The operational logic underlying USDPT's deployment addresses Western Union's core pain point: agent liquidity and settlement timing. Across the developing world, Western Union's 600,000-plus agent locations depend on regular cash settlements from headquarters—a process complicated by currency conversion delays, banking hours restrictions, and the simple friction of moving physical currency. A stablecoin settlement layer theoretically compresses this cycle from days to minutes, reducing working capital requirements and allowing agents to redeploy cash faster into new outbound remittances. For agents operating on thin margins in regions with limited banking infrastructure, even a one-day acceleration in settlement can materially improve operational returns. This is not theoretical blockchain evangelism; it is pragmatic economics applied to a chronically underserved business segment.

The timing of USDPT's rollout also reflects market dynamics that Western Union can no longer ignore. Wise, Revolut, and other fintech challengers have chipped away at Western Union's core remittance volumes by offering lower fees and faster settlement—advantages rooted in leaner digital-native operations and direct banking partnerships that bypass traditional correspondent banking. Western Union's stablecoin strategy represents a counteroffensive in the same arena: by moving agent settlement onto a blockchain-based layer, the company can theoretically match or exceed the speed advantages of digital-native competitors while leveraging its unmatched agent footprint. Whether this offsetting of speed with physical distribution proves sustainable depends heavily on execution and regulatory clarity—neither guaranteed.

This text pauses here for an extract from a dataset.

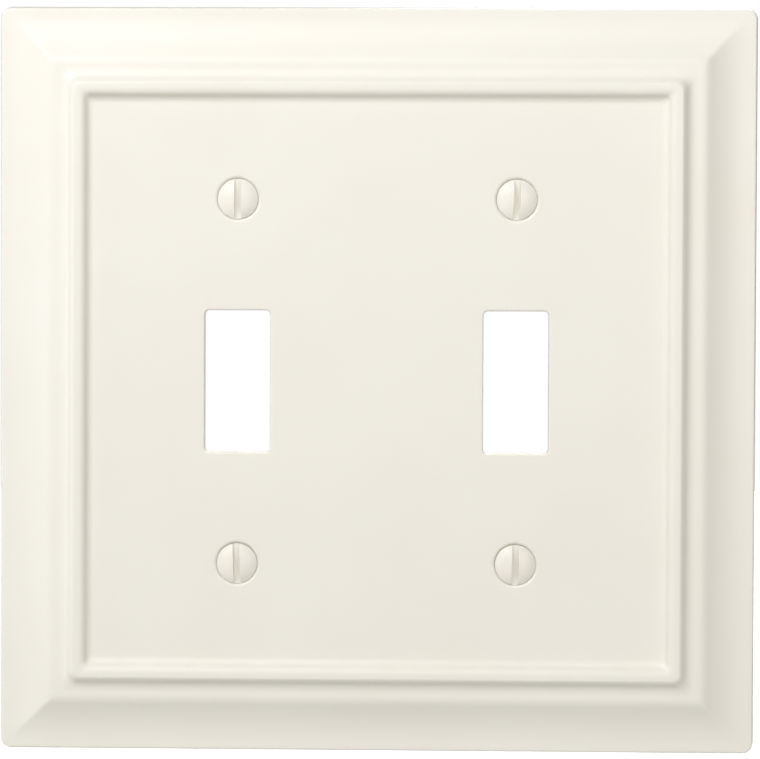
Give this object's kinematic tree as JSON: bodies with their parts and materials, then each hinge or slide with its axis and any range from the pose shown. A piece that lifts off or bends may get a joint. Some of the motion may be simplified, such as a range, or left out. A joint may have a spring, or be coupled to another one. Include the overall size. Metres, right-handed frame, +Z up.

Regulatory considerations loom larger than the announcement acknowledges. Stablecoins remain in a legal gray zone across major jurisdictions, with the European Union implementing European Banking Authority frameworks for "crypto-asset service providers," the United States continuing to debate federal vs. state authority, and most jurisdictions offering no explicit legal treatment for tokenized-dollar settlement between non-bank agents. Western Union cannot deploy USDPT at scale without clarity that regulators will permit a major money transmitter to settle agent liabilities via blockchain infrastructure. The company's track record navigating money transmitter licensing across 200-plus jurisdictions provides some strategic advantage, but stablecoins introduce novel regulatory vectors—custody requirements, collateral frameworks, and redemption guarantees—that existing money transmitter law does not clearly address. First-mover risk cuts both ways: establish clear compliance precedent, or face enforcement action that becomes cautionary tale for the broader industry.

What emerges from this partnership is a portrait of institutional adaptation under existential pressure. Western Union is not pivoting to become a blockchain platform; it is instrumentalizing blockchain infrastructure to address a specific operational bottleneck that threatens its agent-based business model. This distinction matters. The company is not betting that cryptocurrency speculation or decentralized finance will drive revenues. It is betting that reducing settlement friction by 48 hours while maintaining its unmatched agent distribution can slow the erosion of remittance volumes to fintech competitors. It is a defensive move styled as innovation—and in the current landscape of cross-border payments, defensive moves are what survival looks like.

The Fireblocks partnership also establishes a template for how legacy financial institutions can adopt digital asset infrastructure without wholesale organizational reinvention. Rather than acquiring blockchain engineers or building proprietary platforms, Western Union is outsourcing complexity to specialized providers whose core competency is institutional-grade custody and settlement. This model has begun proliferating across banking: custodians adopting cryptocurrency services via third-party integration, payment networks exploring stablecoin settlement, and traditional processors exploring blockchain rails for specific use cases. If Western Union's USDPT deployment achieves operational and regulatory success, expect acceleration of this pattern—not because institutions suddenly embrace crypto ideology, but because the operational logic becomes undeniable.

The real test arrives once USDPT settles its first agent transactions in volume. Fireblocks' infrastructure must prove reliable at scale without introducing new operational failure modes. Dynamic's embedded wallets must function intuitively for agents with limited technical sophistication. TRES' reconciliation tooling must integrate seamlessly with Western Union's legacy financial systems. Regulators across multiple jurisdictions must decide that tokenized-dollar settlement between authorized agents constitutes permissible money transmission, not unauthorized banking or currency manipulation. These are not insurmountable obstacles, but they are significant enough that Western Union's stablecoin strategy remains a calculated bet rather than assured transformation. What is assured is that the remittance industry's digital reckoning is no longer a future scenario—it is unfolding in real time, and every competitor must decide whether to build, partner, or risk obsolescence.